» **INFORMATION SHOWN**:
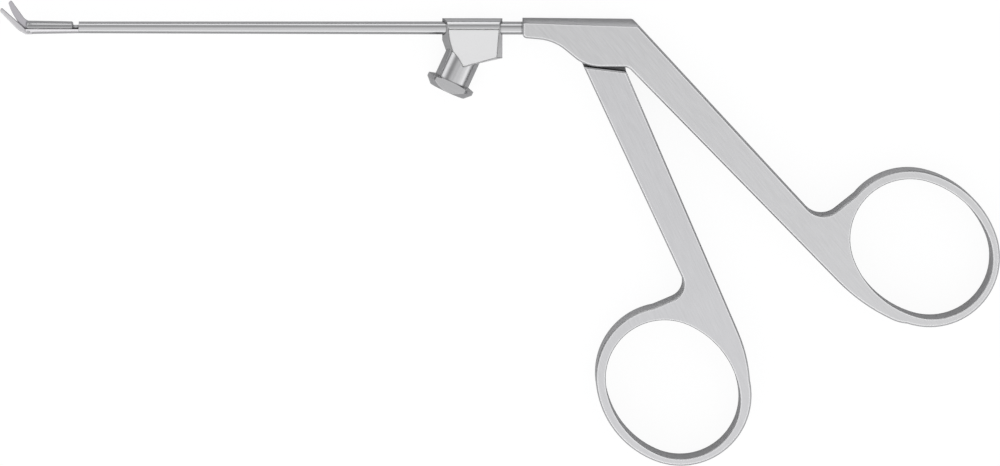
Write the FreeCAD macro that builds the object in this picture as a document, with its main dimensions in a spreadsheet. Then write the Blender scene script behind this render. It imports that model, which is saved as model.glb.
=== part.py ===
"""Micro scissors with a thin tube shaft, ring handles and a rinsing port.

The instrument lies flat. X runs along the shaft with the blades at -X, Y runs from
the finger rings up to the shaft, and Z is the thickness. The origin is the handle
pivot on the resting plane. Every length is in millimetres.
"""
import FreeCAD, Part
import math
import os
import re
import Sketcher

Vector = FreeCAD.Vector
Rotation = FreeCAD.Rotation
Placement = FreeCAD.Placement

# Driving dimensions: each one is a cell of the sheet, with its alias and a note
DIMENSIONS = [
    ("handle_thick", 6.0, "thickness of both handles"),
    ("axis_rise", 2.9, "shaft axis above the handle pivot"),
    ("close_angle", 7.0, "degrees that the front handle turns to close the blades"),
    ("edge_bevel", 0.25, "bevel of the outer handle edges"),
    ("hole_bevel", 0.12, "bevel of the ring holes"),
    ("nose_reach", 12.83, "front end of the handle body ahead of the pivot"),
    ("nose_top", 1.65, "top of the body above the shaft axis"),
    ("nose_under", 1.4, "bottom of the nose below the shaft axis"),
    ("nose_round", 0.7, "corner under the nose"),
    ("bend_x", 4.66, "corner between body top and rear arm"),
    ("bend_fall", 0.15, "how much the top falls towards that corner"),
    ("bend_round", 0.8, "radius of that corner"),
    ("belly_start_x", -7.84, "first corner under the body"),
    ("belly_start_y", 1.09, "first corner under the body"),
    ("belly_end_x", -2.79, "second corner under the body"),
    ("belly_low", 3.11, "flat underside of the body below the pivot"),
    ("belly_round", 7.6, "radius of the first corner"),
    ("belly_sweep", 6.4, "radius of the second corner"),
    ("crotch_x", 3.97, "corner between the underside and the rear arm"),
    ("crotch_round", 1.6, "radius of that corner"),
    ("crown_front", 0.70, "fall of the rounded top at its edges, at the nose"),
    ("crown_back", 1.15, "fall of the rounded top at its edges, behind the bend"),
    ("rear_web_x", 34.83, "corner between the rear arm and the web to its ring"),
    ("rear_web_y", -28.0, "corner between the rear arm and the web to its ring"),
    ("rear_web_end_x", 43.3, "where that web runs into the ring"),
    ("rear_web_end_y", -21.16, "where that web runs into the ring"),
    ("rear_heel_x", 41.24, "corner where the rear arm turns into its ring"),
    ("rear_heel_y", -41.08, "corner where the rear arm turns into its ring"),
    ("rear_heel_round", 29.7, "radius of that corner"),
    ("rear_toe_x", 49.21, "corner where that lower line turns along the ring"),
    ("rear_toe_y", -44.84, "corner where that lower line turns along the ring"),
    ("rear_toe_round", 6.5, "radius of that corner"),
    ("rear_toe_end_x", 53.1, "where that line runs into the ring"),
    ("rear_toe_end_y", -42.85, "where that line runs into the ring"),
    ("rear_web_round", 3.4, "radius of that corner"),
    ("rear_hole_x", 50.86, "centre of the rear finger hole"),
    ("rear_hole_y", -32.09, "centre of the rear finger hole"),
    ("rear_ring_turn", -42.0, "degrees from X to its long axis"),
    ("rear_hole_long", 12.05, "half its long axis"),
    ("rear_hole_short", 10.09, "half its short axis"),
    ("rear_hole_end", 9.5, "radius of its narrow ends"),
    ("rear_rim_x", 50.63, "centre of the outside of the rear ring"),
    ("rear_rim_y", -32.06, "centre of the outside of the rear ring"),
    ("rear_rim_long", 13.35, "half its long axis"),
    ("rear_rim_short", 11.67, "half its short axis"),
    ("rear_rim_end", 11.1, "radius of its narrow ends"),
    ("shoulder_left_x", -3.13, "left end of the shoulder of the front handle"),
    ("shoulder_left_y", -3.04, "left end of the shoulder of the front handle"),
    ("shoulder_right_x", 3.66, "right end of the shoulder of the front handle"),
    ("shoulder_right_y", -3.85, "right end of the shoulder of the front handle"),
    ("front_web_x", 13.84, "corner between the front arm and the web to its ring"),
    ("front_web_y", -39.17, "corner between the front arm and the web to its ring"),
    ("front_web_round", 2.7, "radius of that corner"),
    ("front_web_end_x", 5.6, "where that web runs into the ring"),
    ("front_web_end_y", -42.7, "where that web runs into the ring"),
    ("front_flank_x", 24.0, "corner where the front arm turns down the side of its ring"),
    ("front_flank_y", -50.68, "corner where the front arm turns down the side of its ring"),
    ("front_flank_round", 23.5, "radius of that corner"),
    ("front_flank_end_x", 23.6, "where that side runs into the ring"),
    ("front_flank_end_y", -57.6, "where that side runs into the ring"),
    ("front_hole_x", 11.35, "centre of the front finger hole"),
    ("front_hole_y", -54.78, "centre of the front finger hole"),
    ("front_ring_turn", -52.7, "degrees from X to its long axis"),
    ("front_hole_long", 11.67, "half its long axis"),
    ("front_hole_short", 9.98, "half its short axis"),
    ("front_hole_end", 9.4, "radius of its narrow ends"),
    ("front_rim_x", 11.45, "centre of the outside of the front ring"),
    ("front_rim_y", -54.25, "centre of the outside of the front ring"),
    ("front_rim_long", 13.25, "half its long axis"),
    ("front_rim_short", 11.85, "half its short axis"),
    ("front_rim_end", 11.3, "radius of its narrow ends"),
    ("tongue_thick", 1.9, "tongue of the front handle"),
    ("slot_side", 0.06, "side clearance of the tongue in its slot"),
    ("slot_left", 4.6, "front wall of the slot ahead of the pivot"),
    ("slot_right", 4.4, "back wall of the slot behind the pivot"),
    ("slot_roof", 0.15, "clearance over the ball"),
    ("tongue_left_x", -3.66, "upper left corner of the tongue root"),
    ("tongue_left_y", -1.9, "upper left corner of the tongue root"),
    ("tongue_right_x", 3.3, "upper right corner of the tongue root"),
    ("boss_size", 4.8, "round part of the tongue about the pivot"),
    ("fork_round", 0.25, "rounding of the fork tips"),
    ("fork_depth", 0.2, "fork slot below the ball"),
    ("ball_size", 1.6, "diameter of the ball on the rod"),
    ("ball_play", 0.02, "clearance beside the ball"),
    ("fork_wall", 0.75, "prong of the fork beside the ball"),
    ("fork_over", 0.55, "fork above the shaft axis"),
    ("stem_play", 0.08, "clearance of the rod in the split prong"),
    ("screw_shank", 2.5, "shank of the pivot screw"),
    ("screw_head", 4.2, "head of the pivot screw"),
    ("screw_head_depth", 0.9, "depth of its head"),
    ("screw_depth", 5.0, "length of the whole screw"),
    ("screw_eye", 0.7, "two driver holes in its head"),
    ("screw_eye_place", 1.3, "their distance from its middle"),
    ("screw_play", 0.03, "radial clearance of the tongue on the screw"),
    ("tube_front", 83.45, "front end of the tube ahead of the pivot"),
    ("tube_back", 5.2, "back end of the tube ahead of the pivot"),
    ("taper_end", 26.5, "where the tapered part of the tube ends"),
    ("tube_tip_size", 1.87, "outer diameter at the front end"),
    ("tube_size", 2.06, "outer diameter from the port backwards"),
    ("tube_bore", 1.46, "bore of the tube"),
    ("rod_size", 0.8, "push rod"),
    ("rod_play", 0.04, "radial clearance of the rod in bush and spigot"),
    ("bush_length", 2.4, "guide bush behind the port"),
    ("bush_place", 15.3, "front end of the bush ahead of the pivot"),
    ("rinse_hole", 1.1, "hole from the port into the tube"),
    ("rod_passage", 1.2, "passage for the rod between tube and slot"),
    ("tip_size", 2.14, "diameter across slider and strip at the blades"),
    ("slider_front", 91.8, "front end of the slider ahead of the pivot"),
    ("slider_back", 84.4, "back end of the slider ahead of the pivot"),
    ("slider_floor", 0.12, "underside of the slider below the shaft axis"),
    ("slider_gap", 0.1, "gap between slider and strip"),
    ("slider_nose", 0.3, "rounding of its front top corner"),
    ("slider_toe", 0.3, "bevel under its front end"),
    ("slider_chamfer", 0.15, "bevel of its back top corner"),
    ("rail_neck", 0.44, "neck of the guide rail under the slider"),
    ("rail_foot", 0.9, "foot of the guide rail"),
    ("rail_foot_thick", 0.2, "thickness of that foot"),
    ("rail_neck_depth", 0.32, "slider underside to the top of that foot"),
    ("rail_front", 89.4, "front end of the rail ahead of the pivot"),
    ("rail_back", 86.8, "back end of the rail ahead of the pivot"),
    ("rail_play", 0.04, "clearance all round the rail"),
    ("rod_seat", 86.0, "front end of the rod in the slider ahead of the pivot"),
    ("spigot_length", 2.6, "spigot of the strip inside the tube"),
    ("blade_pivot_x", 91.45, "pivot of the upper blade ahead of the handle pivot"),
    ("blade_pivot_drop", 0.56, "pivot of the upper blade below the shaft axis"),
    ("blade_lever", 1.0, "blade pivot to the middle of the drive pin"),
    ("blade_close", 20.3, "degrees that the upper blade turns"),
    ("blade_thick", 0.72, "thickness of each blade"),
    ("blade_play", 0.02, "gap between the blades"),
    ("blade_pin", 0.5, "pivot pin of the upper blade"),
    ("drive_pin", 0.4, "drive pin in the slider"),
    ("drive_play", 0.03, "clearance beside the drive pin"),
    ("pin_reach", 0.9, "half the length of both blade pins"),
    ("blade_slot_back", 90.35, "back end of the blade slot ahead of the handle pivot"),
    ("slot_play", 0.04, "side clearance of the upper blade in its slots"),
    ("horn_half", 0.42, "half width of the blade horn round the drive slot"),
    ("horn_wall", 0.15, "horn beyond the drive slot"),
    ("tang_size", 1.04, "round part of the upper blade about its pivot"),
    ("strip_front", 91.9, "front end of the strip ahead of the handle pivot"),
    ("lower_tip_x", -95.8, "top of the tip of the lower blade"),
    ("lower_tip_y", 6.1, "top of the tip of the lower blade"),
    ("lower_point_x", -96.0, "front of that tip"),
    ("lower_point_y", 5.5, "front of that tip"),
    ("lower_back_x", -93.1, "corner under the lower blade"),
    ("lower_back_y", 2.5, "corner under the lower blade"),
    ("lower_back_round", 2.2, "radius of that corner"),
    ("lower_heel_y", 2.6, "cutting edge of the lower blade at its heel"),
    ("lower_root", 1.0, "lower blade inside the strip"),
    ("upper_tip_x", -94.32, "top of the tip of the upper blade"),
    ("upper_tip_y", 7.25, "top of the tip of the upper blade"),
    ("upper_point_x", -94.66, "front of that tip"),
    ("upper_point_y", 6.75, "front of that tip"),
    ("upper_edge_x", -94.15, "bend of the upper cutting edge"),
    ("upper_edge_y", 5.3, "bend of the upper cutting edge"),
    ("upper_edge_bevel", 6.0, "radius of that bend"),
    ("upper_heel_x", -92.4, "heel of the upper cutting edge"),
    ("upper_heel_y", 2.45, "heel of the upper cutting edge"),
    ("upper_back_x", -92.1, "corner on the back of the upper blade"),
    ("upper_back_y", 4.12, "corner on the back of the upper blade"),
    ("upper_back_round", 1.6, "radius of that corner"),
    ("upper_root_x", -91.1, "back of the upper blade at its root"),
    ("upper_root_y", 3.72, "back of the upper blade at its root"),
    ("tip_round", 0.2, "rounding of both blade tips"),
    ("blade_grind", 0.18, "rounding of the outer lower edge of the lower blade"),
    ("port_left", 25.6, "left end of the port block ahead of the pivot"),
    ("port_right", 16.03, "right end of the port block ahead of the pivot"),
    ("port_round", 1.56, "radius of its rounded top about the shaft axis"),
    ("port_foot_half", 3.0, "half thickness at its foot"),
    ("port_waist_half", 1.42, "half thickness under its rounded top"),
    ("port_crease_drop", 0.1, "crease under the rounded top, below the shaft axis"),
    ("port_foot_x", 22.45, "lowest corner ahead of the pivot"),
    ("port_foot_drop", 6.28, "lowest corner below the shaft axis"),
    ("port_heel_drop", 4.8, "right foot corner below the shaft axis"),
    ("port_cheek_drop", 1.93, "where the left side turns in, below the shaft axis"),
    ("port_inset_left", 1.9, "how far the left end leans in on the face"),
    ("port_inset_right", 1.0, "how far the right end leans in on the face"),
    ("port_inset_foot", 0.25, "how far the foot leans in on the face"),
    ("neck_x", 20.22, "neck axis crosses the shaft axis here ahead of the pivot"),
    ("neck_lean", 24.7, "degrees of the neck from square"),
    ("neck_size", 5.7, "outer diameter of the neck"),
    ("neck_start", 3.5, "inner end of the neck from the shaft axis"),
    ("hub_length", 11.05, "shaft axis to the mouth of the socket"),
    ("flange_size", 7.8, "flange of the socket"),
    ("flange_thick", 0.6, "thickness of that flange at its rim"),
    ("flange_rise", 0.95, "fall of its front from the mouth to the rim"),
    ("flange_front", 5.9, "flat ring round the mouth"),
    ("flange_back", 0.3, "slope of its back from the neck to the rim"),
    ("flange_flats", 6.0, "distance across its two flats"),
    ("mouth_size", 4.3, "mouth of the socket"),
    ("socket_taper", 0.06, "taper of the socket on its diameter"),
    ("socket_depth", 6.2, "depth of the socket"),
]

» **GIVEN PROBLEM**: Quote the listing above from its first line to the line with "a rinsing port.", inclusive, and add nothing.

» **RESULT OF THE EXERCISE**:
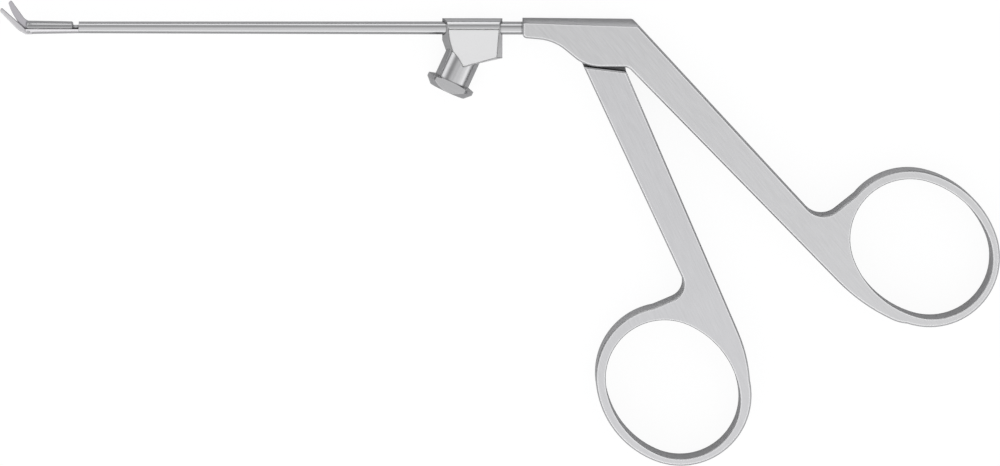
Write the FreeCAD macro that builds the object in this picture as a document, with its main dimensions in a spreadsheet. Then write the Blender scene script behind this render. It imports that model, which is saved as model.glb.
=== part.py ===
"""Micro scissors with a thin tube shaft, ring handles and a rinsing port.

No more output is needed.